Set problem: Pull every "bodies" line out of the data below.

Extracted material:
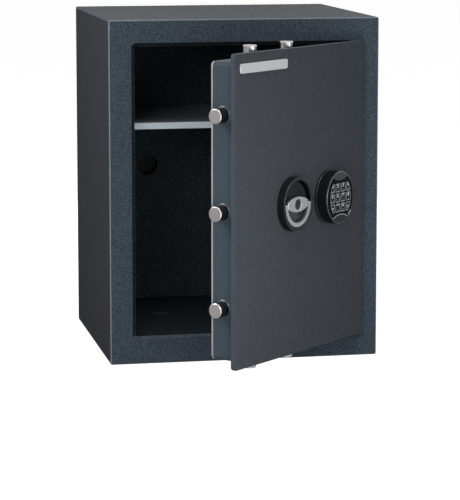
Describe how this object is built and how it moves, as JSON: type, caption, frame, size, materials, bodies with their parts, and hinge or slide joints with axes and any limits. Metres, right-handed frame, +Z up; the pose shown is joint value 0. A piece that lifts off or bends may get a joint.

==

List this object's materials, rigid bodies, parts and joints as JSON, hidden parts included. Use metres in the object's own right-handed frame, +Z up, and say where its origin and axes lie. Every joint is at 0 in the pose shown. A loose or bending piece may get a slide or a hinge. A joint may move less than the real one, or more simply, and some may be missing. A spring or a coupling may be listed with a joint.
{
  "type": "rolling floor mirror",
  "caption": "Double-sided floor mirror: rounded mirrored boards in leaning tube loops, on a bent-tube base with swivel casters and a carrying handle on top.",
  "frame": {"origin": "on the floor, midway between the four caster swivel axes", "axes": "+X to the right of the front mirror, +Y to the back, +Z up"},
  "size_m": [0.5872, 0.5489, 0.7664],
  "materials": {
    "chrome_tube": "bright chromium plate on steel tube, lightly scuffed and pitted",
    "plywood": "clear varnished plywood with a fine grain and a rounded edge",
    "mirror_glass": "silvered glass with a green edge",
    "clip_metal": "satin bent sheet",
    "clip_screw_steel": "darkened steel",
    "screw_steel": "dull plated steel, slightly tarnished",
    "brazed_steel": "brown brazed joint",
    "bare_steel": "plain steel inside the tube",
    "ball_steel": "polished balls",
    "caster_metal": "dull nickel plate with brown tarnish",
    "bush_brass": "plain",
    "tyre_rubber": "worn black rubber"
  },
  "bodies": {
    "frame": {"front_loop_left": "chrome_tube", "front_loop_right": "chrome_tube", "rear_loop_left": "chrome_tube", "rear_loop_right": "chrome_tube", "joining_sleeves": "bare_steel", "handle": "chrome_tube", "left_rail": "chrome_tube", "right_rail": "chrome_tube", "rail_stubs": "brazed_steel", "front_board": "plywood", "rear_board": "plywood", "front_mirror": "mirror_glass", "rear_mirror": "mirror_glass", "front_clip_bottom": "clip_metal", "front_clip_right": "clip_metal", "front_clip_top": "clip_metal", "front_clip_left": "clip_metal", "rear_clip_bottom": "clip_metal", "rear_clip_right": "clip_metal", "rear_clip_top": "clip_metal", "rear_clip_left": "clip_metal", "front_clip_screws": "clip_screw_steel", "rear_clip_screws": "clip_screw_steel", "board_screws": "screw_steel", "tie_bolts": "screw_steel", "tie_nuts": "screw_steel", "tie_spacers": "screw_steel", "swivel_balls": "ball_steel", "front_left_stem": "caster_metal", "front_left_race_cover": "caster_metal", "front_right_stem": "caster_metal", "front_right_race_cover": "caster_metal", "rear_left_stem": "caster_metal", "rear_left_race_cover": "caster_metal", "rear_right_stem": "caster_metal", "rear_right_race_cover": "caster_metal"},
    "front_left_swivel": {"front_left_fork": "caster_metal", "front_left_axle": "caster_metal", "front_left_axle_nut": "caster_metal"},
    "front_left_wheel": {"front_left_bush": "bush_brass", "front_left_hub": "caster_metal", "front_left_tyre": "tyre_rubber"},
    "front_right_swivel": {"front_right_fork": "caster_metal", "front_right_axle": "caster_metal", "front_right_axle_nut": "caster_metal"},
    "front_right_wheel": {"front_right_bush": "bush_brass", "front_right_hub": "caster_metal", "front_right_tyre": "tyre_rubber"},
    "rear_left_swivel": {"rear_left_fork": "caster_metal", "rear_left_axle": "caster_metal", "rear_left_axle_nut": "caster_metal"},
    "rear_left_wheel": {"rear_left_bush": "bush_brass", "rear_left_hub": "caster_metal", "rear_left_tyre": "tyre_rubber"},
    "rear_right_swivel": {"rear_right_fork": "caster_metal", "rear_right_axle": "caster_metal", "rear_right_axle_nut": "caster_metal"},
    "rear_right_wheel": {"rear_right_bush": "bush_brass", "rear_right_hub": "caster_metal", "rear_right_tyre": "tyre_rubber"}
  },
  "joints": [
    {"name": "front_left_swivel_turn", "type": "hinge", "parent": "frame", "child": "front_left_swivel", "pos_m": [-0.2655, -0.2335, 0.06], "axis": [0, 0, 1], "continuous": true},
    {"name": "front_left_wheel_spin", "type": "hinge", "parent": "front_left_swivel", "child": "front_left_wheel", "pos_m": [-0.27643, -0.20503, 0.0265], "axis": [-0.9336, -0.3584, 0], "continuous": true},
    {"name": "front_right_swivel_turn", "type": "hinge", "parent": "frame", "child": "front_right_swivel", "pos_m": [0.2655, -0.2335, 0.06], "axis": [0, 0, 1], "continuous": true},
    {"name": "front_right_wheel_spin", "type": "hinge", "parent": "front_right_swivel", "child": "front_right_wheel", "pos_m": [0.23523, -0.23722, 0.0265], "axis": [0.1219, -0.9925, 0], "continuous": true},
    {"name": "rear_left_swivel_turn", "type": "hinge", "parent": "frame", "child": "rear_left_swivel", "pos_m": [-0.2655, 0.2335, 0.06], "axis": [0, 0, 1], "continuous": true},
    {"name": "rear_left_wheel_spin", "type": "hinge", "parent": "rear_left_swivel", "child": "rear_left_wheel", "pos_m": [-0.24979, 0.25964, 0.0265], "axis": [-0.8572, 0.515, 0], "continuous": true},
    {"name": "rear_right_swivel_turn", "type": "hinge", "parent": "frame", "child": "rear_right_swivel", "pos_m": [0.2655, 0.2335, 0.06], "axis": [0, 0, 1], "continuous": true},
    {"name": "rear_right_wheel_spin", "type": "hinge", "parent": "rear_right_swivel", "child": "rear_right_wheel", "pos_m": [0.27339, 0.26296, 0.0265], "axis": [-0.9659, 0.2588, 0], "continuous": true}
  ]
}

Finished task:
Describe how this object is built and how it moves, as JSON: type, caption, frame, size, materials, bodies with their parts, and hinge or slide joints with axes and any limits. Metres, right-handed frame, +Z up; the pose shown is joint value 0. A piece that lifts off or bends may get a joint.
List this object's materials, rigid bodies, parts and joints as JSON, hidden parts included. Use metres in the object's own right-handed frame, +Z up, and say where its origin and axes lie. Every joint is at 0 in the pose shown. A loose or bending piece may get a slide or a hinge. A joint may move less than the real one, or more simply, and some may be missing. A spring or a coupling may be listed with a joint.
  "bodies": {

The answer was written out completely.